Pour le dernier, il fallait quand même aller voir de quoi ça avait l’air du côté de la compétition. Un suédois cette fois-ci, pour faire aussi snob que Vian. Le somptueux Döm över död man (The last sentence) de Jan Troell. En noir et blanc, de facture très classique, un délice pour les yeux. Surtout pour les zens d’entre vous, parce qu’il faut avouer que c’est parfois un peu long et lent. Seulement, voilà, la démarche est tout de même très intéressante et il paraît que c’était le thème du festival que de savoir s’abandonner sans s’attendre à une action constante. Le journaliste en moi a été ravi par l’histoire de Torgny Segerstedt, éditeur et rédacteur en chef d’un quotidien qui a su résister à la censure et la propagande lors de la montée du nazisme, et même pendant la Seconde Guerre mondiale. Le combat d’un homme, têtu et idéaliste, pour la liberté de presse, même dans les pires instants. L’interprète Jester Christensen est tout simplement impeccable, crédible à l’extrême dans ce rôle qui nécessite le charisme des grands. Prix de la mise en scène, soit dit en passant.

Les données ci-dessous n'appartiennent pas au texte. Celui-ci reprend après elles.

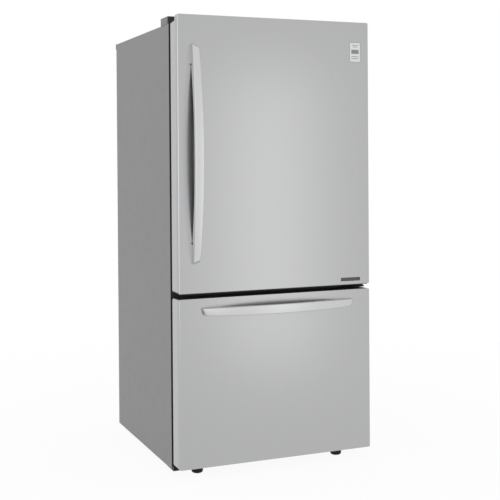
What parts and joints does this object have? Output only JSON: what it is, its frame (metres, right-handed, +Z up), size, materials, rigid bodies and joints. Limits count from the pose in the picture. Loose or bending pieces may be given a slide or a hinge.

Voilà qui conclut ma première expérience au FFM et sûrement pas la dernière. En espérant que je ne vous aurai pas parlé de tous ces films en vain et qu’ils seront un jour présentés dans les cinémas québécois. Au Québec, c’est un combat constant que le cinéphile doit mener face aux distributeurs afin de s’assurer qu’il aura accès au meilleur du cinéma d’auteur étranger. Rien n’est garanti, mais je nous souhaite une année aussi orgiaque en DVD que l’a été le FFM en films.